Sicuramente il tema del Gender gap non fa discutere solo in patria; a partire dal 4 aprile 2018, nel Regno Unito, tutte le società quotate in Borsa con più di 250 dipendenti hanno dovuto rendere pubblico il proprio gender pay gap, basato sui dati salariali del 5 aprile 2017, e il gender bonus gap, sempre riferendosi allo stesso periodo.

A questo proposito è stata creata una pagina web governativa ad hoc, dov’è possibile consultare liberamente la lista delle oltre 10mila aziende britanniche obbligate a pubblicare le statistiche.

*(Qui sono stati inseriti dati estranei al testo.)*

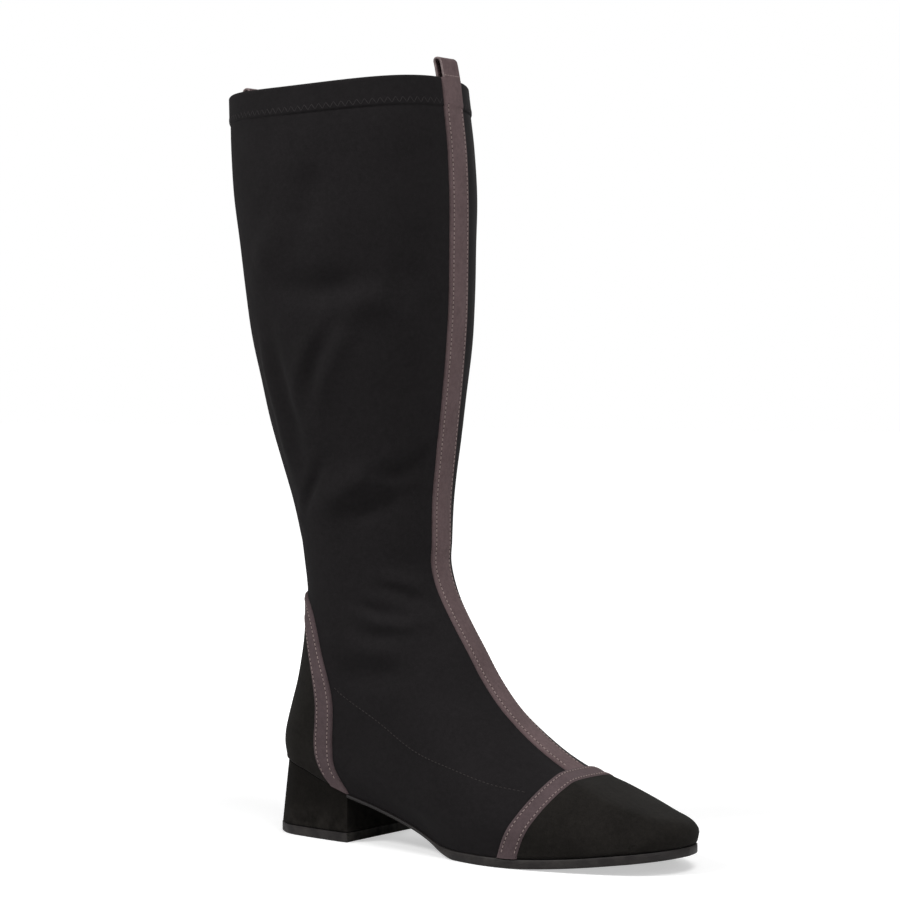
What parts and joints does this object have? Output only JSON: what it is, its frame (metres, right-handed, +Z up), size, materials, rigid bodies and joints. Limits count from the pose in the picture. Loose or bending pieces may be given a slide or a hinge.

L’iniziativa di Londra ha improvvisamente messo sotto la lente d’ingrandimento veri e propri colossi, causando non pochi grattacapi alle società coinvolte.

Scorrendo velocemente la lista balzano all’occhio alcuni dati: Per esempio Apple, dove il 71% dei top earners sono uomini, JP Morgan, che ha un gap salariale medio tra uomini e donne del 54% e ancora Ryanair LTD, dove questa cifra sale addirittura al 72%; non si sono salvate neppure le testate giornalistiche, su tutti il Daily Telegraph ha fatto registrare un gap del 35%.

Senz’altro migliore risulta essere la situazione negli Stati Uniti dove, anche se non abbiamo a disposizione dati completi su tutte le posizioni lavorative (dall’impiegato al top manager) come quelli forniti dal Governo britannico, possiamo tracciare un quadro accurato per quanto riguarda le posizioni al vertice delle più importanti società americane quotate in Borsa.

Lo stipendio medio di una CEO, all’interno delle aziende che fanno parte del rinomato Standard&Poor’s 500, per sei volte negli ultimi otto anni (2017 compreso) ha superato quello della controparte maschile.

Il numero di queste figure, sebbene finalmente ben remunerate, è ancora basso (23 nel 2017, in calo rispetto alle 28 del 2016), e spesso, come ha riportato il Wall Street Journal, poche di esse riescono a compiere la scalata alla guida dell’azienda dove hanno iniziato la loro esperienza lavorativa.